▸ Work to do: For this exercise, return only the lines from the line containing "What bpy script" through the line containing "import math", both ends included, exactly as they are.

▸ Source material:
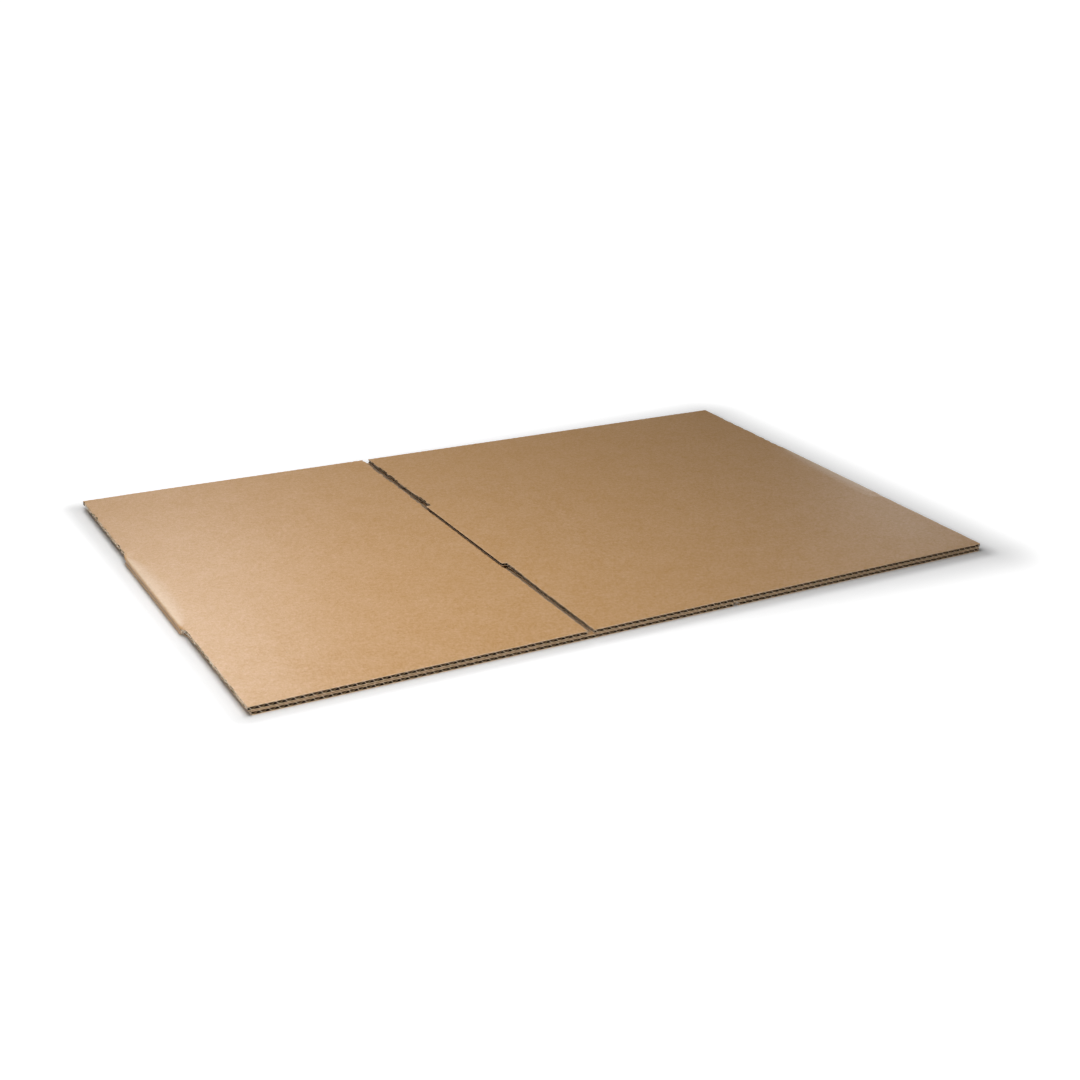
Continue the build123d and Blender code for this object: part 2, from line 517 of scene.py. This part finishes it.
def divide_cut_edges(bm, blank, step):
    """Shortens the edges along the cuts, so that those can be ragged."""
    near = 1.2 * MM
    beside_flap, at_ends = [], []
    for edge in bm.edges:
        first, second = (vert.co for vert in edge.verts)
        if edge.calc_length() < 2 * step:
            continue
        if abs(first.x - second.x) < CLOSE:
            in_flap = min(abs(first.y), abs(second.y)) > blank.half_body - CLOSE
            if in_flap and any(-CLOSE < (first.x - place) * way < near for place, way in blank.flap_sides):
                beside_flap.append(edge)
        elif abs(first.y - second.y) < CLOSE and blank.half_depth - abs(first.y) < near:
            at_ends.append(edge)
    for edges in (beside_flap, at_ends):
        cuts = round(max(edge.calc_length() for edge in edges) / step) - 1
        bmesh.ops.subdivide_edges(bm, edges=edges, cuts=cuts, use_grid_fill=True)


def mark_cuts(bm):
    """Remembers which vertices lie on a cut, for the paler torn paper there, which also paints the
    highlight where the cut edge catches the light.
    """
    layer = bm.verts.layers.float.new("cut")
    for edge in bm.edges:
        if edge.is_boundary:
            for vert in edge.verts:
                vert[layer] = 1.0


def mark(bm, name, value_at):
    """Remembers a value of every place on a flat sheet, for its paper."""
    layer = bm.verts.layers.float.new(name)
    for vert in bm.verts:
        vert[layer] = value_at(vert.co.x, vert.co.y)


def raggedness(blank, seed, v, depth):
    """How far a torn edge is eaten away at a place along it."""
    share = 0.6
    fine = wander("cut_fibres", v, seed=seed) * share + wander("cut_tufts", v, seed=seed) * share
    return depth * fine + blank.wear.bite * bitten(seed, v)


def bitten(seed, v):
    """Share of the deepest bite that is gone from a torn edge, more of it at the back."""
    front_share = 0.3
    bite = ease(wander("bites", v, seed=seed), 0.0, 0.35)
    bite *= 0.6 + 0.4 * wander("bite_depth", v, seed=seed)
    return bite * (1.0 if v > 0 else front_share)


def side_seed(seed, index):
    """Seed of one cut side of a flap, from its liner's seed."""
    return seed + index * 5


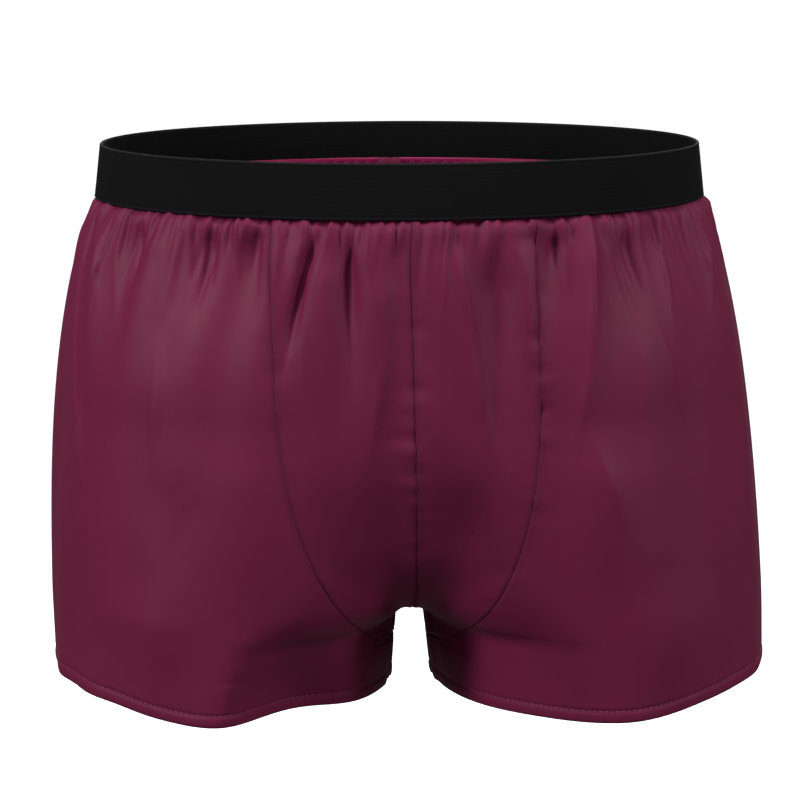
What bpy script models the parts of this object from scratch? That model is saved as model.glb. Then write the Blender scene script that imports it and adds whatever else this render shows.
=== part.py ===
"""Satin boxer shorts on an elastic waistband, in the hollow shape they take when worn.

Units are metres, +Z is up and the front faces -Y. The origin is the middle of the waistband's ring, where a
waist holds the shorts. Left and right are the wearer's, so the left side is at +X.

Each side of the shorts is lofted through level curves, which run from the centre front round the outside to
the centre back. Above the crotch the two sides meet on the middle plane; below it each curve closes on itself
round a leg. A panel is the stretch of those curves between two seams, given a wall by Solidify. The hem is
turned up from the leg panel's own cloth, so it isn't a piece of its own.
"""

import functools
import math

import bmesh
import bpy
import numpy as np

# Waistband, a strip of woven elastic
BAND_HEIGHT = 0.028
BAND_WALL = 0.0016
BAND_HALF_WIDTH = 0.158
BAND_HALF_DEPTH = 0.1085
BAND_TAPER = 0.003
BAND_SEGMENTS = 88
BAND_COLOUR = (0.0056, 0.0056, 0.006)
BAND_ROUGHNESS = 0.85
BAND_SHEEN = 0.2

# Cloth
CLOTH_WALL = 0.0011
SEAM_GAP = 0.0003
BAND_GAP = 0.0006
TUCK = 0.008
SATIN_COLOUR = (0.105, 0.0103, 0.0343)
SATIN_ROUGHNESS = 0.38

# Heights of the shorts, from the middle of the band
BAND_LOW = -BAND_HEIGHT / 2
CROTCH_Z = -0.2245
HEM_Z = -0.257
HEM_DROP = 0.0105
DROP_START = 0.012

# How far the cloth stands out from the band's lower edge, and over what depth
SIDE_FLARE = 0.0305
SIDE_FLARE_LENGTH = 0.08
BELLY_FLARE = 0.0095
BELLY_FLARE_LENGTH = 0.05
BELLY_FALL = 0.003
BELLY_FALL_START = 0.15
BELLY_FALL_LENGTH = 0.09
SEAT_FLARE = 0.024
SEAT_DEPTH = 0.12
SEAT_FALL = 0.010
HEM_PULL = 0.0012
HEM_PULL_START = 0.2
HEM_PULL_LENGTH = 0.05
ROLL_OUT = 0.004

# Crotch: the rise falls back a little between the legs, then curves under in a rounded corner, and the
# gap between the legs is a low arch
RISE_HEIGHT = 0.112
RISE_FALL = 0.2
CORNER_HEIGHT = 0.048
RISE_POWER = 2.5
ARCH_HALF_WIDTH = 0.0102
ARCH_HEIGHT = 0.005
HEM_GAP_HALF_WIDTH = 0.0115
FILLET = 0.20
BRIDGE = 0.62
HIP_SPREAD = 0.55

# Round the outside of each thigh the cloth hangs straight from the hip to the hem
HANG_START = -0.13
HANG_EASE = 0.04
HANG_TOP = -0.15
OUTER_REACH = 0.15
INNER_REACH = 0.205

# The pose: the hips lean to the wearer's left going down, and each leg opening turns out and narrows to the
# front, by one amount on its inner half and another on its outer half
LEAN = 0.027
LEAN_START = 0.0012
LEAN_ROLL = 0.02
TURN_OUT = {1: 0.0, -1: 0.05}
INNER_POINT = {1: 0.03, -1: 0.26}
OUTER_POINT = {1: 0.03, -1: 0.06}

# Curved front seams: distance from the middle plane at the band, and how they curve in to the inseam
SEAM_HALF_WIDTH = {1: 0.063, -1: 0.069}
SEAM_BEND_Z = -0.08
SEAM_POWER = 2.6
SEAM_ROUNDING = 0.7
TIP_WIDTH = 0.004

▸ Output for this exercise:
What bpy script models the parts of this object from scratch? That model is saved as model.glb. Then write the Blender scene script that imports it and adds whatever else this render shows.
=== part.py ===
"""Satin boxer shorts on an elastic waistband, in the hollow shape they take when worn.

Units are metres, +Z is up and the front faces -Y. The origin is the middle of the waistband's ring, where a
waist holds the shorts. Left and right are the wearer's, so the left side is at +X.

Each side of the shorts is lofted through level curves, which run from the centre front round the outside to
the centre back. Above the crotch the two sides meet on the middle plane; below it each curve closes on itself
round a leg. A panel is the stretch of those curves between two seams, given a wall by Solidify. The hem is
turned up from the leg panel's own cloth, so it isn't a piece of its own.
"""

import functools
import math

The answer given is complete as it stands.